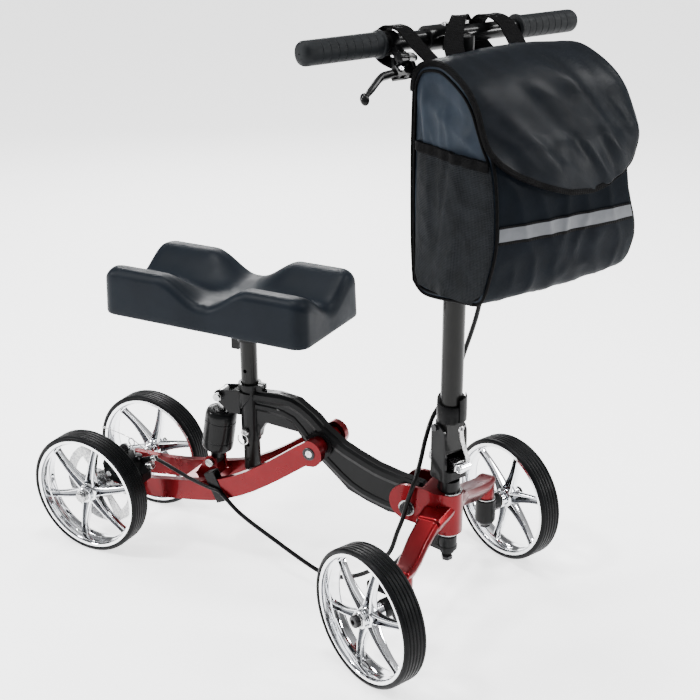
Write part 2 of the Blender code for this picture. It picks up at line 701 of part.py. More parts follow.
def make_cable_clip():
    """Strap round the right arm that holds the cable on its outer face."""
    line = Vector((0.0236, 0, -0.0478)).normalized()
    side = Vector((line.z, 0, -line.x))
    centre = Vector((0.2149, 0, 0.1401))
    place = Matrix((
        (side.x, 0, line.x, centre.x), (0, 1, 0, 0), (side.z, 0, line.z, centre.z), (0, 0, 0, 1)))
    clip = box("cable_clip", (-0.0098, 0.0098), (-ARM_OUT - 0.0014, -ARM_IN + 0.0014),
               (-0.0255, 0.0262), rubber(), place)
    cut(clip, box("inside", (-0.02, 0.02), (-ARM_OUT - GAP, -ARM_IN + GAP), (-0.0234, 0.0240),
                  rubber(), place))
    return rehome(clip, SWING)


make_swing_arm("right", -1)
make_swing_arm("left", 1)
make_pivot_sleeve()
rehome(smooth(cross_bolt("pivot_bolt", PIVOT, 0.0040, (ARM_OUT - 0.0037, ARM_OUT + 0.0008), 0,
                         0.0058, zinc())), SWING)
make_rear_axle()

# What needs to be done
Reproduce the listing above verbatim, from first line to last.

# Answer to this task
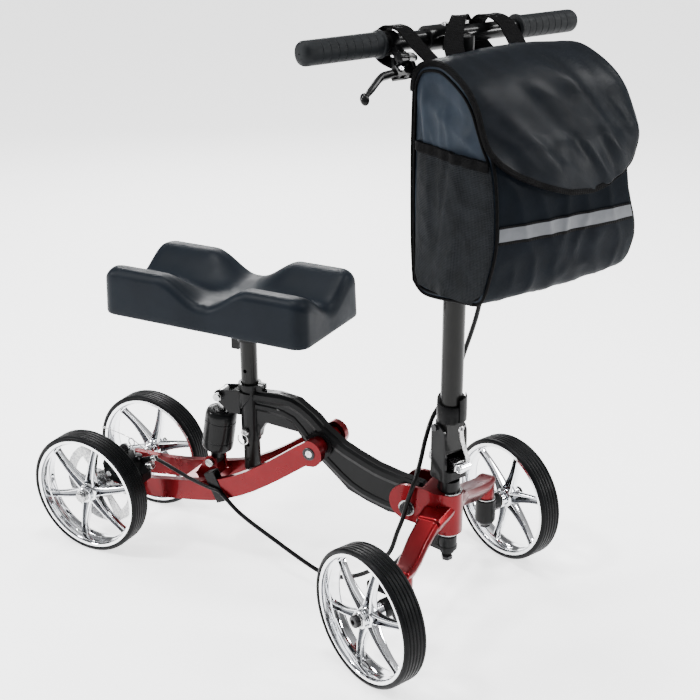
Write part 2 of the Blender code for this picture. It picks up at line 701 of part.py. More parts follow.
def make_cable_clip():
    """Strap round the right arm that holds the cable on its outer face."""
    line = Vector((0.0236, 0, -0.0478)).normalized()
    side = Vector((line.z, 0, -line.x))
    centre = Vector((0.2149, 0, 0.1401))
    place = Matrix((
        (side.x, 0, line.x, centre.x), (0, 1, 0, 0), (side.z, 0, line.z, centre.z), (0, 0, 0, 1)))
    clip = box("cable_clip", (-0.0098, 0.0098), (-ARM_OUT - 0.0014, -ARM_IN + 0.0014),
               (-0.0255, 0.0262), rubber(), place)
    cut(clip, box("inside", (-0.02, 0.02), (-ARM_OUT - GAP, -ARM_IN + GAP), (-0.0234, 0.0240),
                  rubber(), place))
    return rehome(clip, SWING)


make_swing_arm("right", -1)
make_swing_arm("left", 1)
make_pivot_sleeve()
rehome(smooth(cross_bolt("pivot_bolt", PIVOT, 0.0040, (ARM_OUT - 0.0037, ARM_OUT + 0.0008), 0,
                         0.0058, zinc())), SWING)
make_rear_axle()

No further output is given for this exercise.